A Human Face on the Proposed Cuts to Medicaid Eligibility
“The thought of losing HUSKY coverage turns my stomach,” said Ms. Julieta Flores-Bravo, a mother of two from Bridgeport. If the Governor’s proposed cuts in HUSKY eligibility—Connecticut’s Medicaid program—for working parents and pregnant women goes through, both she and her husband would lose their coverage.
On paper, these cuts might seem reasonable. Working parents between 138% and 201% of the Federal Poverty Level (FPL) could purchase subsidized commercial insurance on Connecticut’s exchange, Access Health CT. So what makes Ms. Flores-Bravo’s stomach turn?
In reality, these cuts would be harmful to people who cannot afford the financial burden and reduced access to health services that would come with commercial insurance. Up to 34,000 low-income parents—enough to fill the XL Center twice—and some pregnant women would lose their eligibility. Analysis commissioned by the Connecticut Health Foundation estimates up to 10,000 of those parents would become uninsured.
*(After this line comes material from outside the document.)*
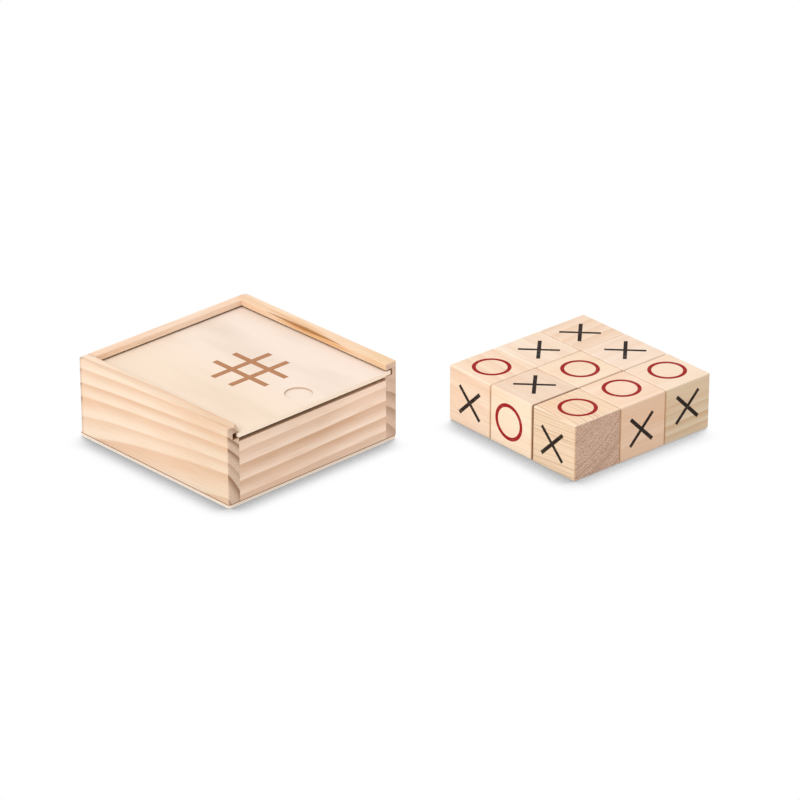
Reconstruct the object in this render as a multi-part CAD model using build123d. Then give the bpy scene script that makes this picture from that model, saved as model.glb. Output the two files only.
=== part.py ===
from build123d import *
import os

# A noughts-and-crosses set: a sliding-lid box and the nine cubes that it stores.
# Sizes are in millimetres. X runs along the front wall, Y towards the back, Z up.
# The origin is the centre of the box's underside.

# Cubes
COLUMNS = ("left", "centre", "right")
ROWS = ("front", "middle", "back")
BLOCK_SIDE = 30.0
BLOCK_EDGE_RADIUS = 0.9

# Room for the cubes inside the box
WIDTH_PLAY = 6.0
DEPTH_PLAY = 10.0
HEADROOM = 3.6

# Boards of the box
BASE_THICKNESS = 2.0
SIDE_THICKNESS = 7.0
END_THICKNESS = 5.0
LIP_HEIGHT = 3.2
FRONT_DROP = 2.0
BASE_CORNER_RADIUS = 1.5
OUTER_EDGE_RADIUS = 0.8
REAR_EDGE_RADIUS = 2.5
RIM_EDGE_RADIUS = 0.5

# Groove for the lid, in both sides and the back
SIDE_GROOVE_DEPTH = 4.0
BACK_GROOVE_DEPTH = 2.6
LEAD_IN_WIDTH = 3.4
LEAD_IN_LENGTH = 3.0

# Sliding lid
LID_THICKNESS = 2.4
LID_TOP_GAP = 0.8
LID_SIDE_PLAY = 3.6
LID_REST_GAP = 0.5
LID_BACK_GAP = 0.5
LID_CORNER_RADIUS = 0.8
LID_EDGE_RADIUS = 0.3
FINGER_RECESS_RADIUS = 7.0
FINGER_RECESS_DEPTH = 0.8
FINGER_RECESS_FROM_FRONT = 12.0

# Where the cubes stand beside the box, laid out as the board of three by three
BLOCK_GAP = 0.2
FRONT_ROW_GAP = 0.7
GROUP_FROM_SIDE = 30.8
GROUP_FORWARD = 50.6
GROUP_TURN = -2.9

# Places that follow from the sizes above
INNER_HALF_WIDTH = (len(COLUMNS) * BLOCK_SIDE + WIDTH_PLAY) / 2
INNER_HALF_DEPTH = (len(ROWS) * BLOCK_SIDE + DEPTH_PLAY) / 2
HALF_WIDTH = INNER_HALF_WIDTH + SIDE_THICKNESS
HALF_DEPTH = INNER_HALF_DEPTH + END_THICKNESS
GROOVE_BOTTOM = BASE_THICKNESS + BLOCK_SIDE + HEADROOM
GROOVE_TOP = GROOVE_BOTTOM + LID_THICKNESS + LID_TOP_GAP
WALL_TOP = GROOVE_TOP + LIP_HEIGHT
FRONT_TOP = GROOVE_BOTTOM - FRONT_DROP
GROOVE_HALF_SPAN = INNER_HALF_WIDTH + SIDE_GROOVE_DEPTH
LID_WIDTH = 2 * GROOVE_HALF_SPAN - LID_SIDE_PLAY
LID_CENTRE_X = GROOVE_HALF_SPAN - LID_REST_GAP - LID_WIDTH / 2
LID_FRONT_Y = -HALF_DEPTH
LID_BACK_Y = INNER_HALF_DEPTH + BACK_GROOVE_DEPTH - LID_BACK_GAP
LID_LENGTH = LID_BACK_Y - LID_FRONT_Y
BLOCK_PITCH = BLOCK_SIDE + BLOCK_GAP
GROUP_HALF_WIDTH = (len(COLUMNS) * BLOCK_PITCH - BLOCK_GAP) / 2
GROUP_X = HALF_WIDTH + GROUP_FROM_SIDE + GROUP_HALF_WIDTH
GROUP_Y = -HALF_DEPTH - GROUP_FORWARD

ON_ITS_UNDERSIDE = (Align.CENTER, Align.CENTER, Align.MIN)


def face_in_xz(corners):
    """A flat face in the X-Z plane from its corners."""
    outline = Polyline(*[(x, 0, z) for x, z in corners], close=True)
    return make_face(outline)


def base_panel():
    """The thin plywood bottom, glued flush under the four walls."""
    panel = Box(2 * HALF_WIDTH, 2 * HALF_DEPTH, BASE_THICKNESS, align=ON_ITS_UNDERSIDE)
    return fillet(panel.edges().filter_by(Axis.Z), BASE_CORNER_RADIUS)


def outer_uprights(wall):
    """The upright edges of a right side wall's outer face, from the front to the back."""
    return wall.edges().filter_by(Axis.Z).group_by(Axis.X)[-1].sort_by(Axis.Y)


def side_wall():
    """The right side wall: one board over the full depth, with its lid groove sawn right through."""
    section = face_in_xz([
        (INNER_HALF_WIDTH, BASE_THICKNESS),
        (HALF_WIDTH, BASE_THICKNESS),
        (HALF_WIDTH, WALL_TOP),
        (INNER_HALF_WIDTH, WALL_TOP),
        (INNER_HALF_WIDTH, GROOVE_TOP),
        (GROOVE_HALF_SPAN, GROOVE_TOP),
        (GROOVE_HALF_SPAN, GROOVE_BOTTOM),
        (INNER_HALF_WIDTH, GROOVE_BOTTOM),
    ])
    wall = extrude(section, amount=HALF_DEPTH, dir=(0, 1, 0), both=True)
    wall = fillet(outer_uprights(wall)[0], OUTER_EDGE_RADIUS)
    wall = fillet(outer_uprights(wall)[-1], REAR_EDGE_RADIUS)
    rim = wall.edges().filter_by(Axis.Y).group_by(Axis.Z)[-1]
    return fillet(rim, RIM_EDGE_RADIUS)


def lead_in():
    """The wedge sanded off the left wall's lip at the front, where the lid starts into its groove."""
    lip_face = -INNER_HALF_WIDTH
    deepest = lip_face - LEAD_IN_WIDTH
    above = WALL_TOP + RIM_EDGE_RADIUS
    mouth = face_in_xz([(lip_face, GROOVE_TOP), (lip_face, above), (deepest, above), (deepest, WALL_TOP)])
    mouth = Pos(0, -HALF_DEPTH, 0) * mouth
    run_out = Vertex(lip_face, LEAD_IN_LENGTH - HALF_DEPTH, above)
    return loft([mouth, run_out])


def end_wall(top):
    """A wall glued between the two side walls, up to the given height, on the back side."""
    board = Pos(0, INNER_HALF_DEPTH + END_THICKNESS / 2, BASE_THICKNESS) * Box(
        2 * INNER_HALF_WIDTH, END_THICKNESS, top - BASE_THICKNESS, align=ON_ITS_UNDERSIDE
    )
    rim = board.edges().filter_by(Axis.X).group_by(Axis.Z)[-1]
    return fillet(rim, RIM_EDGE_RADIUS)


def back_groove():
    """The groove across the back wall that the lid's back edge runs into."""
    middle_y = INNER_HALF_DEPTH + BACK_GROOVE_DEPTH / 2
    return Pos(0, middle_y, GROOVE_BOTTOM) * Box(
        2 * INNER_HALF_WIDTH, BACK_GROOVE_DEPTH, GROOVE_TOP - GROOVE_BOTTOM, align=ON_ITS_UNDERSIDE
    )


def sliding_lid():
    """The thin lid, pushed to the right in its grooves, with a round recess for a fingertip."""
    lid = Pos(LID_CENTRE_X, (LID_FRONT_Y + LID_BACK_Y) / 2, GROOVE_BOTTOM) * Box(
        LID_WIDTH, LID_LENGTH, LID_THICKNESS, align=ON_ITS_UNDERSIDE
    )
    lid = fillet(lid.edges().filter_by(Axis.Z), LID_CORNER_RADIUS)
    lid = fillet(lid.edges().group_by(Axis.Z)[-1], LID_EDGE_RADIUS)
    recess_floor = GROOVE_BOTTOM + LID_THICKNESS - FINGER_RECESS_DEPTH
    recess = Pos(LID_CENTRE_X, LID_FRONT_Y + FINGER_RECESS_FROM_FRONT, recess_floor) * Cylinder(
        FINGER_RECESS_RADIUS, LID_THICKNESS, align=ON_ITS_UNDERSIDE
    )
    return lid - recess


def block():
    """One wooden cube with all its edges rounded, standing on the ground."""
    cube = Box(BLOCK_SIDE, BLOCK_SIDE, BLOCK_SIDE, align=ON_ITS_UNDERSIDE)
    return fillet(cube.edges(), BLOCK_EDGE_RADIUS)


def block_place(column, row):
    """Where a cube stands in the group, counted from the front left one."""
    x = (column - (len(COLUMNS) - 1) / 2) * BLOCK_PITCH
    y = (row - (len(ROWS) - 1) / 2) * BLOCK_PITCH
    if row == 0:
        y -= FRONT_ROW_GAP - BLOCK_GAP
    return Pos(GROUP_X, GROUP_Y, 0) * Rot(0, 0, GROUP_TURN) * Pos(x, y, 0)


def all_pieces():
    """Every separate piece of the set, by its name."""
    pieces = {
        "base_panel": base_panel(),
        "right_side_wall": side_wall(),
        "left_side_wall": mirror(side_wall(), about=Plane.YZ) - lead_in(),
        "front_wall": mirror(end_wall(FRONT_TOP), about=Plane.XZ),
        "back_wall": end_wall(WALL_TOP) - back_groove(),
        "sliding_lid": sliding_lid(),
    }
    for row, row_name in enumerate(ROWS):
        for column, column_name in enumerate(COLUMNS):
            pieces[f"block_{row_name}_{column_name}"] = block_place(column, row) * block()
    return pieces


os.makedirs("parts", exist_ok=True)
for name, shape in all_pieces().items():
    shape.label = name
    export_step(shape, f"parts/{name}.step")
    size = shape.bounding_box().size
    print(f"{name}: {size.X:.1f} x {size.Y:.1f} x {size.Z:.1f} mm, {shape.volume / 1000:.1f} cm3")
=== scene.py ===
# %% [markdown]
# # A noughts-and-crosses set: a sliding-lid box and nine printed cubes
#
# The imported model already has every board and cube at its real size. This lesson gives those
# pieces their surfaces. All of them are wood, so most of the work is one good description of how
# wood grows, used again for each board with its own place in its own tree. Then come the
# prints, the light table and the camera.

# %% Load the frame
import math
from dataclasses import dataclass

import bpy
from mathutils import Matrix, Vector


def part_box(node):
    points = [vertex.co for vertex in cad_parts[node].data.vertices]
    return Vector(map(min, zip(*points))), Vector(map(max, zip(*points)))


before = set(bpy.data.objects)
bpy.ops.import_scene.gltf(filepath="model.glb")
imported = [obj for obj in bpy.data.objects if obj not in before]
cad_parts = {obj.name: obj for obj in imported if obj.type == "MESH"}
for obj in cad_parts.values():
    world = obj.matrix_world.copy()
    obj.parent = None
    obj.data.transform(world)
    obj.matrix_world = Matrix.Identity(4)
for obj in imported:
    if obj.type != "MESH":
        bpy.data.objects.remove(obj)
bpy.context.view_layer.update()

# %% [markdown]
# ## Helpers
#
# Colours are read as they look on a screen, so they have to be turned to linear light before a
# shader can use them. Patterns are worked out in millimetres, because that is how ring widths,
# fibres and strokes are measured. And a material is a net of nodes, so one function adds a
# node, sets it and links it.

# %% Colours, millimetres and nodes
MILLIMETRE = 0.001


def linear(hex_colour):
    """An sRGB colour such as #c18a64 as linear light, with full alpha."""
    channels = [int(hex_colour[i:i + 2], 16) / 255 for i in (1, 3, 5)]
    return (*[c / 12.92 if c <= 0.04045 else ((c + 0.055) / 1.055) ** 2.4 for c in channels], 1.0)


def add(tree, kind, inputs, out=0, **settings):
    """Adds one shader node, sets it, links or fills its inputs, and returns one of its outputs."""
    made = tree.nodes.new(f"ShaderNode{kind}")
    for setting, value in settings.items():
        setattr(made, setting, value)
    for place, value in inputs.items():
        if isinstance(value, bpy.types.NodeSocket):
            tree.links.new(value, made.inputs[place])
        else:
            made.inputs[place].default_value = value
    if isinstance(out, str):
        return made.outputs[out]
    return [socket for socket in made.outputs if socket.enabled][out]


print("a mid brown in linear light:", [round(c, 3) for c in linear("#c18a64")])

# %% [markdown]
# ## How a tree draws its grain
#
# A trunk is a stack of cones, one for each year, round a line called the pith. The year starts
# with pale, soft earlywood and ends with a narrow band of darker, harder latewood, and the next
# year starts pale again at once. So each ring fades in slowly and stops sharply, always on the
# side away from the pith. A board is a straight cut through that, so the lines on its faces and
# the curves on its ends have to agree.
#
# A flat stripe texture can't do this: its end would show stripes too. Here the pattern is solid.
# It measures how far a point is from the pith line, counts rings along that distance, and so
# gives straight lines, arches and end grain from the same few numbers. Every board uses the same
# two node groups for that.

# %% An empty node group, and a way to draw out a noise along the grain
FIBRE_LENGTH = 22.0
FIBRE_WIDTH = 0.55


def new_group(name, inputs, outputs):
    """An empty node group, the sockets of what it is given, and those of what it gives back."""
    group = bpy.data.node_groups.new(name, "ShaderNodeTree")
    for socket, kind in inputs.items():
        group.interface.new_socket(socket, in_out="INPUT", socket_type=f"NodeSocket{kind}")
    for socket in outputs:
        group.interface.new_socket(socket, in_out="OUTPUT", socket_type="NodeSocketFloat")
    given = group.nodes.new("NodeGroupInput").outputs
    return group, given, group.nodes.new("NodeGroupOutput").inputs


def drawn_out(group, point, length, width):
    """The point counted in lengths along the grain and in widths across it."""
    per_millimetre = (1 / length, 1 / width, 1 / width)
    return add(group, "VectorMath", {0: point, 1: per_millimetre}, operation="MULTIPLY")


print(f"a fibre is {FIBRE_LENGTH / FIBRE_WIDTH:.0f} times as long as it is wide")

# %% The trunk: the distance from the pith, fibres and patches
WANDER_ALONG = 70.0
WANDER_ACROSS = 26.0
NOISE_MIDDLE = 0.5
FIBRE_ROUGHNESS = 0.6
PATCH_LENGTH = 60.0
PATCH_WIDTH = 14.0


def trunk_group():
    """From a point, grain along its first axis, to its distance from the pith and two noises."""
    group, given, result = new_group("trunk", {
        "Point": "Vector", "Pith": "Vector", "Trunk": "Vector", "Wander": "Float", "Tree": "Float",
    }, ("Distance", "Fibres", "Patches"))

    # The trunk isn't quite straight, so a slow noise shifts the point before it is measured.
    sway = add(group, "TexNoise", {
        "Vector": drawn_out(group, given["Point"], WANDER_ALONG, WANDER_ACROSS),
        "W": given["Tree"], "Scale": 1.0, "Detail": 2.0,
    }, out="Color", noise_dimensions="4D")
    sway = add(group, "VectorMath", {0: sway, 1: (NOISE_MIDDLE,) * 3}, operation="SUBTRACT")
    sway = add(group, "VectorMath", {0: sway, "Scale": given["Wander"]}, operation="SCALE")
    point = add(group, "VectorMath", {0: given["Point"], 1: sway}, operation="ADD")

    # The distance is the length of the cross product with the pith line's direction.
    arm = add(group, "VectorMath", {0: point, 1: given["Pith"]}, operation="SUBTRACT")
    arm = add(group, "VectorMath", {0: arm, 1: given["Trunk"]}, operation="CROSS_PRODUCT")
    distance = add(group, "VectorMath", {0: arm}, operation="LENGTH")

    # Fibres are long and thin. On an end the same noise shows as fine specks.
    fibres = add(group, "TexNoise", {
        "Vector": drawn_out(group, given["Point"], FIBRE_LENGTH, FIBRE_WIDTH),
        "W": given["Tree"], "Scale": 1.0, "Detail": 2.0, "Roughness": FIBRE_ROUGHNESS,
    }, noise_dimensions="4D")
    patches = add(group, "TexNoise", {
        "Vector": drawn_out(group, given["Point"], PATCH_LENGTH, PATCH_WIDTH),
        "W": given["Tree"], "Scale": 1.0, "Detail": 1.0,
    }, noise_dimensions="4D")

    for name, socket in (("Distance", distance), ("Fibres", fibres), ("Patches", patches)):
        group.links.new(socket, result[name])
    return group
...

For Ms. Flores-Bravo and her husband, their HUSKY coverage helps them to care for their two children, a son and a daughter. As they try to make ends meet every month, HUSKY coverage means there is “one less bill we have to worry about,” and that money can be invested in the well being of their children. If they lost HUSKY coverage and had to pay for commercial insurance, their cost would increase greatly. On average, the parents made ineligible by the cuts will face increased costs of $1,900 annually according to the analysis. The family helps their daughter who is in college. While she qualifies for some financial aid, her parents help her to cover books and living expenses. Such investment in their daughter’s education would stop if they also had to pay for commercial insurance.
With HUSKY coverage, Ms. Flores-Bravo said her family has, “No excuses for not visiting the doctor versus waiting to become ill.” Ms. Flores-Bravo suffers from chronic asthma, as does her son. HUSKY coverage lets her obtain the prescription medications and the visits with an allergist she needs to stay healthy and care for her children. With commercial coverage, however, she would have cost sharing barriers to affording these medical services. Ms. Flores-Bravo worries she could be forced to rely on the emergency department, where “everyone knows that you cannot be denied services.”
Ms. Flores-Bravo views her health in the context of her family. “If I am not well to take care of my son, then who is?” she said.